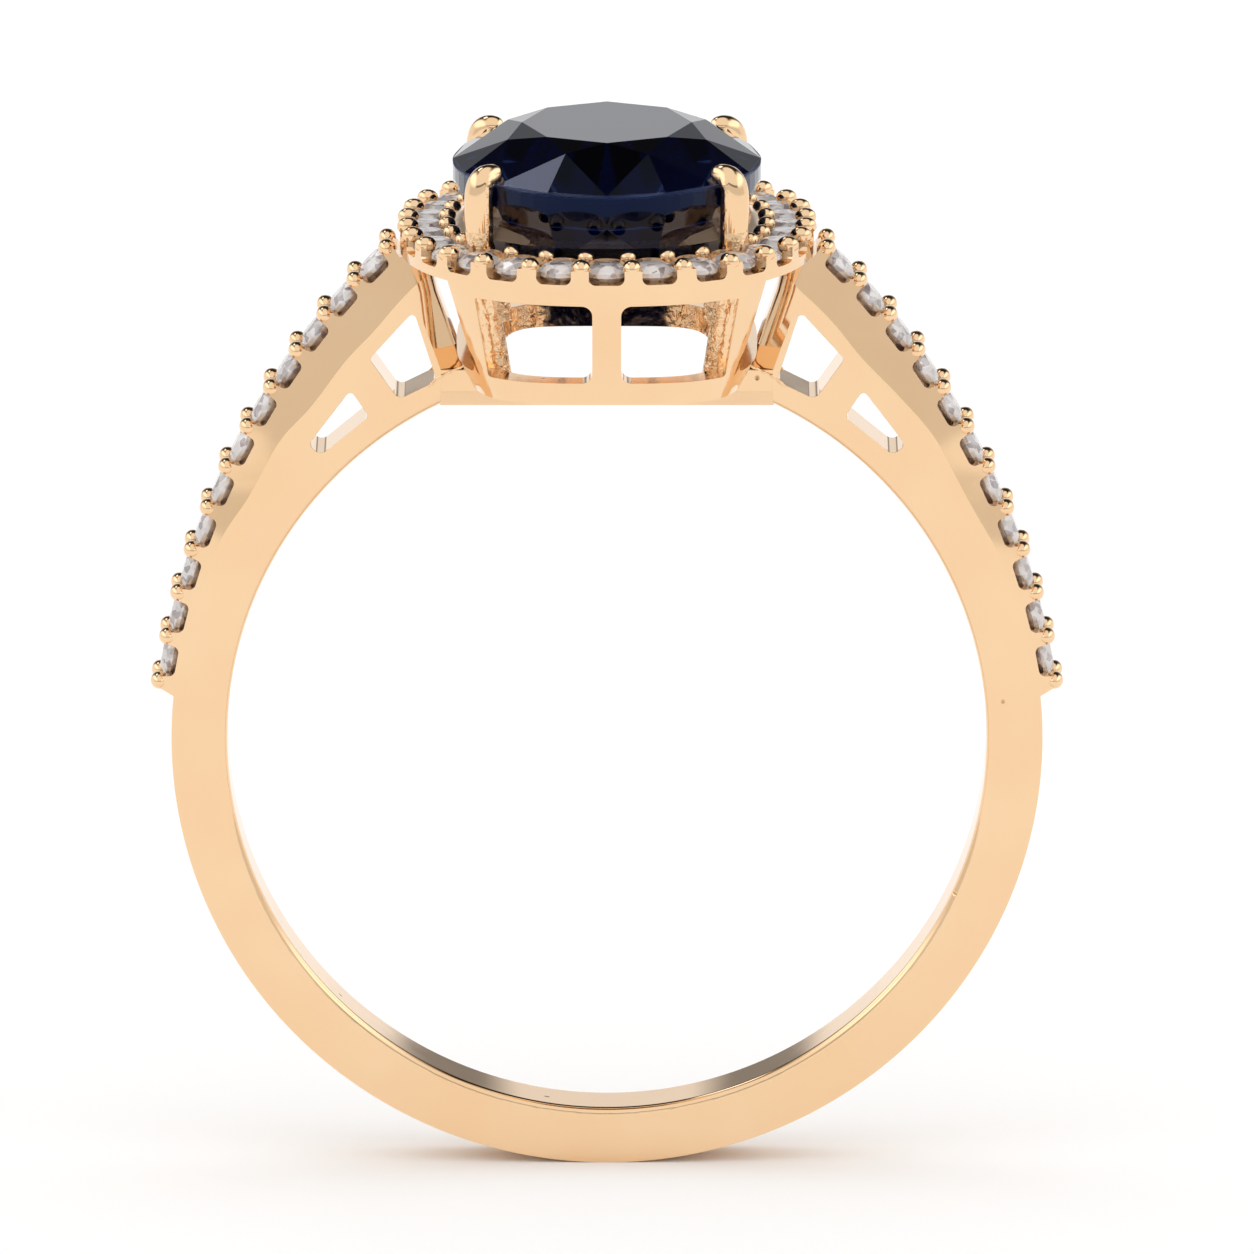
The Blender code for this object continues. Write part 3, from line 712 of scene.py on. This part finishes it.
def plate_ring(side, end, height):
    return [(*on_halo(k / 8, side, end)[0], height) for k in range(PLATE_STEPS)]


PLATE_SECTION = [(*OUTER_EDGE, 11.84), (0.39, 0.39, 11.84), (0.39, 0.39, 11.66),
                 (-0.39, -0.39, 11.66), (-0.39, -0.39, 11.88), (-0.60, -0.78, 11.93),
                 (*INNER_EDGE, 12.01), (*INNER_EDGE, PLATE_UNDERSIDE)]
head = loft("head", [wall_ring(BASE_TOP), wall_ring(PLATE_UNDERSIDE)]
            + [plate_ring(*corner) for corner in PLATE_SECTION]
            + [wall_ring(PLATE_UNDERSIDE, BASKET_WALL), wall_ring(BASE_TOP, BASKET_WALL)],
            closed=True)
windows = []
for side in (-1, 1):
    outline = [(side * x, z) for x, z in rounded(WINDOW, WINDOW_ROUNDS)]
    windows.append(cut_plate("saw", outline, SAW_LENGTH))
cut_away(head, join("saw", windows))
cut_away(head, cut_plate("saw", rounded(SIDE_OPENING, [0.3, 0.3, 0, 0]), SAW_LENGTH,
                        along=(1, 0, 0)))

BURR = [(0.08, 11.0), (0.08, 11.32), (0.50, HALO_GIRDLE), (0.50, 12.5)]
SCALLOP = [(-0.40, 12.3), (-0.40, 11.52), (0.40, 11.52), (0.40, 12.3)]
seats = []
scallops = []
for number in range(HALO_STONES):
    point, outward = on_halo(number)
    seats.append(loft("burr", [[(*(point + Vector((math.cos(turn), math.sin(turn))) * radius),
                                 height) for turn in (math.tau * k / 24 for k in range(24))]
                               for radius, height in BURR]))
    cutter = cut_plate("file", rounded(SCALLOP, [0, 0.15, 0.15, 0]), SCALLOP_LENGTH)
    cutter.location = (*(point + outward * SCALLOP_REACH), 0)
    cutter.rotation_euler = (0, 0, math.atan2(outward.y, outward.x) + math.pi / 2)
    scallops.append(cutter)
cut_away(head, join("burr", seats))
cut_away(head, join("file", scallops))
clean(head)
soften(head, PLATE_EDGE_ROUND, wanted=lambda a, b: min(a.z, b.z) > PLATE_UNDERSIDE + 0.1)
soften(head, WALL_EDGE_ROUND, segments=3,
       wanted=lambda a, b: max(a.z, b.z) < PLATE_UNDERSIDE - 0.1)


def head_inside(metal, axes):
    """Rough on the faces that look at the middle, most of all near the corners."""
    x, y, _ = axes
    facing_x, facing_y, _ = metal.split(metal.node("ShaderNodeTexCoord", pick="Normal"))
    inward = x.sum("MULTIPLY", x, facing_x) + y.sum("MULTIPLY", y, facing_y)
    towards_corner = x.sum("ABSOLUTE", x).ramp(1.3, 2.6)
    return inward.ramp(-0.8, -1.4) * (0.15 + towards_corner * 0.85)


head.data.materials.append(gold("head_gold", cast=head_inside))
seat(head, "setting_gold", "gallery", "halo_seat")


# Beads of the halo: an outer and an inner ring, each bead shared by two stones. The
# claws take the place of four of the inner ones.
OUTER_BEAD_LINE = (0.44, 0.55)
OUTER_BEAD_HEIGHT = 11.86
OUTER_BEAD_SIZE = (0.25, 0.215, 0.20)
INNER_BEAD_LINE = (-0.45, -0.56)
INNER_BEAD_HEIGHT = 11.90
INNER_BEAD_SIZE = (0.20, 0.19, 0.17)
CLAW_BEADS = (3, 10, 17, 24)

beads = []
for number in range(HALO_STONES):
    point, outward = on_halo(number + 0.5, *OUTER_BEAD_LINE)
    away = Vector((*outward, 0))
    axes = (away, Vector((0, 0, 1)).cross(away), Vector((0, 0, 1)))
    beads.append(bead((*point, OUTER_BEAD_HEIGHT), axes, OUTER_BEAD_SIZE))
    if number not in CLAW_BEADS:
        point, _ = on_halo(number + 0.5, *INNER_BEAD_LINE)
        beads.append(bead((*point, INNER_BEAD_HEIGHT), axes, INNER_BEAD_SIZE))
finish_beads("halo_beads", beads, "setting_gold")


# Claws: four round wires soldered inside the basket. They rise past the halo's inner
# edge and are bent over the stone; the sides towards the stone keep their cast skin.
CLAW_LINE = [(2.42, 3.00, 8.95, 0.27), (2.62, 3.03, 10.20, 0.27), (2.82, 3.06, 11.30, 0.29),
             (2.88, 3.07, 12.00, 0.32), (2.89, 3.07, 12.80, 0.335), (2.88, 3.06, 13.15, 0.335),
             (2.82, 3.02, 13.36, 0.325), (2.70, 2.94, 13.47, 0.29), (2.57, 2.87, 13.50, 0.25),
             (2.46, 2.80, 13.51, 0.20), (2.40, 2.77, 13.51, 0.13), (2.36, 2.75, 13.51, 0.03)]


def claw_inside(metal, axes):
    x, _, z = axes
    inner = x.sum("ABSOLUTE", x).ramp(2.74, 2.66) * z.ramp(13.55, 13.35)
    return inner.sum("MAXIMUM", inner, z.ramp(12.25, 12.05))


claw_gold = gold("claw_gold", cast=claw_inside)
for name, side, front in (("front_left", -1, -1), ("front_right", 1, -1),
                          ("back_left", -1, 1), ("back_right", 1, 1)):
    claw = draw_wire("claw_wire_" + name, [(side * x, front * y, z, radius)
                                           for x, y, z, radius in CLAW_LINE], order=4)
    bpy.ops.object.shade_smooth()
    claw.data.materials.append(claw_gold)
    seat(claw, "claw_gold", "claw_" + name)


# Small diamonds: round brilliants, cut once as a stone of radius one and set by size.
STONE_TABLE = 0.56
STONE_CROWN = 0.31
STONE_GIRDLE = 0.20
STONE_DEPTH = 0.84
STAR_TIP = 0.70
LOWER_TIP = 0.22


def rim(turn, radius, height):
    return Vector((radius * math.cos(turn), radius * math.sin(turn), height))


def grind(a, b, c):
    """Grind one facet through three points, keeping the side with the stone's middle."""
    normal = (b - a).cross(c - a).normalized()
    if normal.dot(a) < 0:
        normal = -normal
    bpy.ops.mesh.select_all(action="SELECT")
    bpy.ops.mesh.bisect(plane_co=a, plane_no=normal, use_fill=True, clear_outer=True,
                        threshold=0.0004)


bpy.ops.object.select_all(action="DESELECT")
bpy.ops.mesh.primitive_cylinder_add(vertices=32, radius=1, depth=2.4)
rough_stone = bpy.context.object
edit(rough_stone)
step = math.radians(22.5)
star_height = STONE_CROWN * (1 - STAR_TIP * math.cos(step)) / (1 - STONE_TABLE)
lower_height = -STONE_GIRDLE - STONE_DEPTH * (1 - LOWER_TIP * math.cos(step))
culet = Vector((0, 0, -STONE_GIRDLE - STONE_DEPTH))
grind(rim(0, 1, STONE_CROWN), rim(2, 1, STONE_CROWN), rim(4, 1, STONE_CROWN))
for k in range(0, 16, 2):
    turn = step * k
    flat = rim(turn + math.pi / 2, 1, 0)
    corner = rim(turn, STONE_TABLE, STONE_CROWN)
    star = rim(turn + step, STAR_TIP, star_height)
    lower = rim(turn + step, LOWER_TIP, lower_height)
    foot = rim(turn, 1, -STONE_GIRDLE)
    grind(corner, rim(turn, 1, 0), rim(turn, 1, 0) + flat)
    grind(corner, rim(turn + 2 * step, STONE_TABLE, STONE_CROWN), star)
    grind(culet, foot, foot + flat)
    for near in (turn, turn + step):
        grind(star, rim(near, 1, 0), rim(near + step, 1, 0))
        grind(lower, rim(near, 1, -STONE_GIRDLE), rim(near + step, 1, -STONE_GIRDLE))
bpy.ops.object.mode_set(mode="OBJECT")


# The small stones' sparkle is painted: a cell pattern mixes a dark and a white base colour, as
# painted shade and painted glints in place of light from the facets.
diamond = Finish.material("small_diamond")
DIAMOND_PAINTED_SHADE = (0.42, 0.36, 0.37, 1)
DIAMOND_PAINTED_GLINT = (1.0, 0.97, 0.96, 1)

place = diamond.node("ShaderNodeTexCoord", pick="Object")
painted_glint_cells = diamond.node("ShaderNodeTexVoronoi", Vector=place, Scale=6500.0, pick="Color")
painted_glint, _, _ = diamond.split(painted_glint_cells)
diamond.principled(Roughness=0.0, IOR=2.42, Transmission_Weight=0.45, Base_Color=diamond.node(
    "ShaderNodeMix", {"data_type": "RGBA"}, pick=2, _0=painted_glint.ramp(0.10, 0.55),
    _6=DIAMOND_PAINTED_SHADE, _7=DIAMOND_PAINTED_GLINT))


HALO_STONE_SINK = 0.03
HALO_SPIN = 0.7
ROW_SPIN = 0.9


def set_diamond(name, node, place, axis, spin):
    stone = bpy.data.objects.new(name, rough_stone.data.copy())
    bpy.context.collection.objects.link(stone)
    turn = Vector((0, 0, 1)).rotation_difference(axis).to_matrix()
    stone.matrix_world = (Matrix.Translation(place) @ turn.to_4x4()
                          @ Matrix.Rotation(spin, 4, "Z")
                          @ Matrix.Diagonal((SMALL_STONE_RADIUS,) * 3 + (1,)))
    activate(stone)
    bpy.ops.object.transform_apply(location=True, rotation=True, scale=True)
    stone.data.materials.clear()
    stone.data.materials.append(diamond.skin)
    seat(stone, "small_diamond", node)


for number in range(HALO_STONES):
    point, _ = on_halo(number)
    set_diamond(f"halo_brilliant_{number + 1:02d}", f"halo_diamond_{number + 1:02d}",
                (*point, HALO_GIRDLE - HALO_STONE_SINK), Vector((0, 0, 1)), number * HALO_SPIN)
for word, side in (("left", -1), ("right", 1)):
    for number in range(ROW_STONES):
        point = on_row(number + 0.5, ROW_STONE_SINK)
        outward = row_outward(number + 0.5)
        set_diamond(f"{word}_shoulder_brilliant_{number + 1:02d}",
                    f"{word}_shoulder_diamond_{number + 1:02d}",
                    (side * point.x, 0, point.y), Vector((side * outward.x, 0, outward.y)),
                    number * ROW_SPIN)
bpy.data.objects.remove(rough_stone, do_unlink=True)


# Centre stone: the CAD solid carries every facet of the oval cut, so it stays. It is so
# deep a blue that little light comes back. The girdle is left ground, not polished.
NAVY_DARK = (0.0001, 0.0004, 0.006, 1)
NAVY_LIGHT = (0.0002, 0.001, 0.014, 1)
GIRDLE_GREY = (0.25, 0.29, 0.36, 1)
GIRDLE_FOOT = (0.01324, 0.01327)
GIRDLE_TOP = (0.01334, 0.01332)

sapphire = Finish.material("blue_stone")
place = sapphire.node("ShaderNodeTexCoord", pick="Object")
_, _, height = sapphire.split(place)
cloud = sapphire.node("ShaderNodeTexNoise", Vector=place, Scale=300.0, Detail=2.0)
deep = sapphire.node("ShaderNodeMix", {"data_type": "RGBA"}, pick=2, _0=cloud.ramp(0.3, 0.7),
                     _6=NAVY_DARK, _7=NAVY_LIGHT)
ground = height.ramp(*GIRDLE_FOOT) * height.ramp(*GIRDLE_TOP)
sapphire.principled(IOR=1.50, Transmission_Weight=1.0, Roughness=ground * 0.4,
                    Specular_Tint=(0.22, 0.34, 0.85, 1),
                    Base_Color=sapphire.node("ShaderNodeMix", {"data_type": "RGBA"}, pick=2,
                                             _0=ground, _6=deep, _7=GIRDLE_GREY))
centre_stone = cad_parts["center_sapphire"]
centre_stone.data.materials.clear()
centre_stone.data.materials.append(sapphire.skin)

• What the task requires: Print, unaltered, every line from the beginning of the material down to the line with "return [(*on_halo(k /".

• Task output:
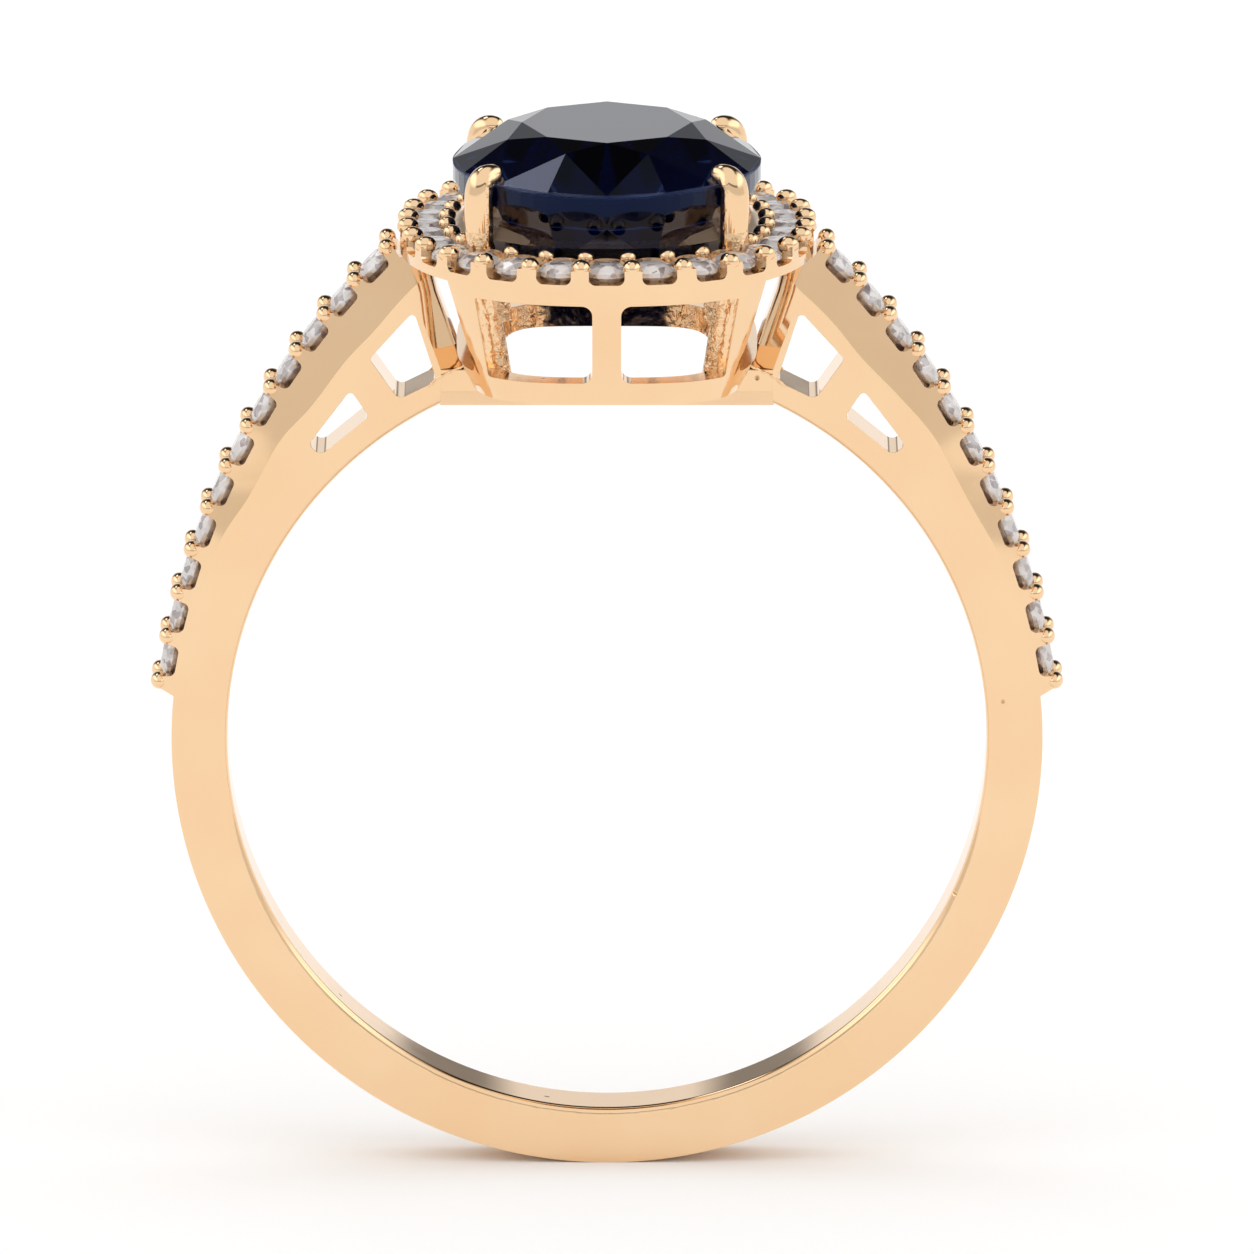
The Blender code for this object continues. Write part 3, from line 712 of scene.py on. This part finishes it.
def plate_ring(side, end, height):
    return [(*on_halo(k / 8, side, end)[0], height) for k in range(PLATE_STEPS)]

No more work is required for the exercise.